September 06, 1987|Pat H. Broeske

Are Mark Harmon's days of wandering the barley fields and hops patches numbered?

The folks at Coors say no--but they acknowledge that they are looking for "creative supplemental advertising" to entice young adult consumers from 21 to 25.

Is Harmon, who's 36, no longer appealing to young would-be brewskie drinkers?

"That's your intimation, not ours," declared Coors corporate communications account exec Rhona Williams. She stressed that Harmon's 2 1/2-year stint as spokesman has been "extremely effective." She added, "Just as soon as he finishes his next movie (the filming in Philadelphia "Stealing Home"), we'll shoot more commercials with him." (Harmon has done about 30 Coors plugs.)

Her sentiments were echoed by Gary Naiseh, Coors' v.p. of brand management, who told us--through Harmon's concerned PR rep--that "we realize there has been an inordinate amount of speculation in the trade press regarding the issue of advertising for Coors beer. . . . The Coors brand will continue to use the services of Harmon."

But one expert in the beverage biz wonders if those supplemental ads might be a way of gradually phasing Harmon out. "At least until he isn't the company's major pitchman," said Paul Gillett, publisher of the L.A.-based trades California Beverage Hotline and the Wine Investor (which he also edits).

As Gillett explained, the wine cooler industry is taking its toll on the beer industry--especially with its appeal to the youngers. That appeal is enhanced by hip spokesmen like Bruce Willis.

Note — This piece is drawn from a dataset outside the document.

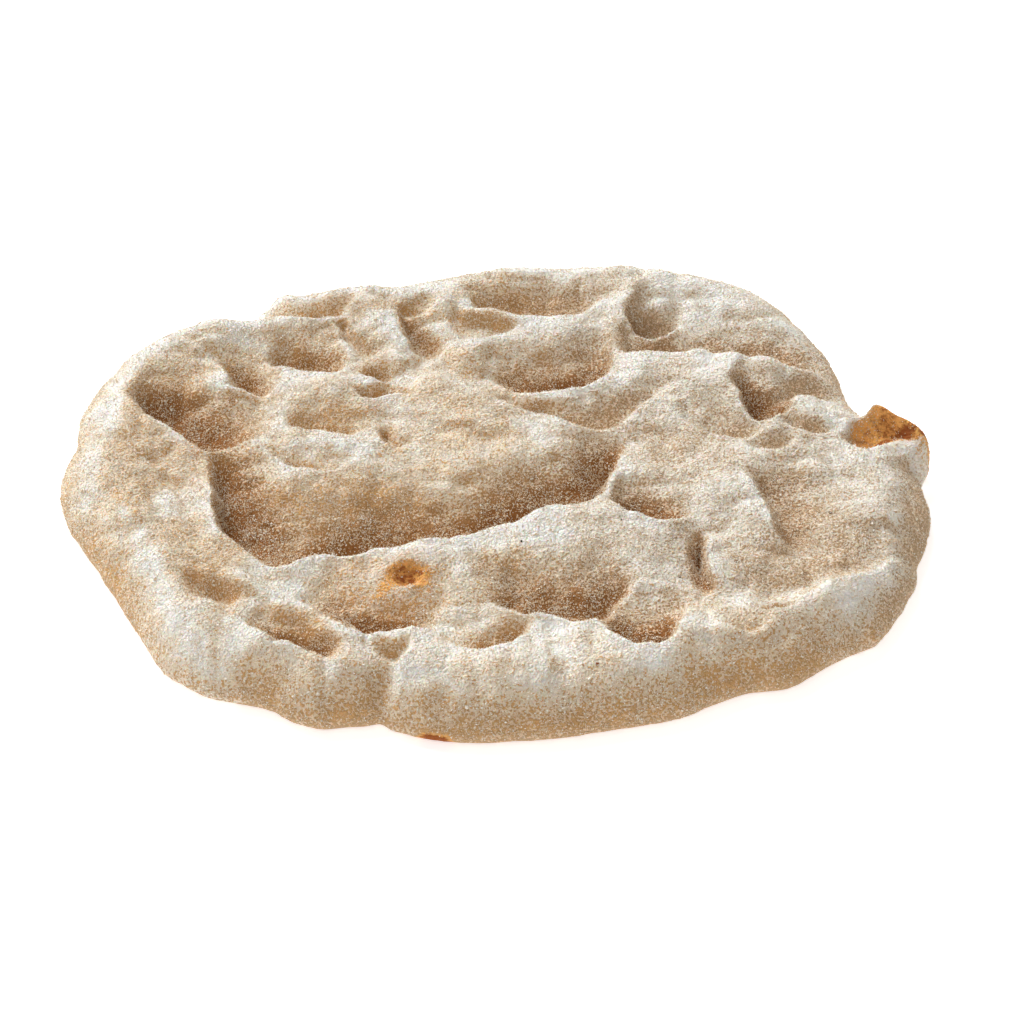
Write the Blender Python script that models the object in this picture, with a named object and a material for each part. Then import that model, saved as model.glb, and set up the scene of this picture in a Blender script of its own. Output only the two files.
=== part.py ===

Some companies, like biggie Anheuser-Busch, have countered with youth-appeal beer ads, like those boasting pup Spuds McKenzie (who's always accompanied by gorgeous women).

Said Gillett: "It would seem that Coors would also want to do some fighting for that potential market. But to appeal to that age group, you can't use Mark Harmon. He's more the 'earth shoes' type. You know, he appeals to the Aspen-type crowd of the early '70s. Kind of a good-looking John Denver-type. Which is fine when you're trying to appeal to one audience. Not so fine if you're aiming for another."

Meantime, Harmon's film career seems to be going good. Next up: "Presidio," with Sean Connery.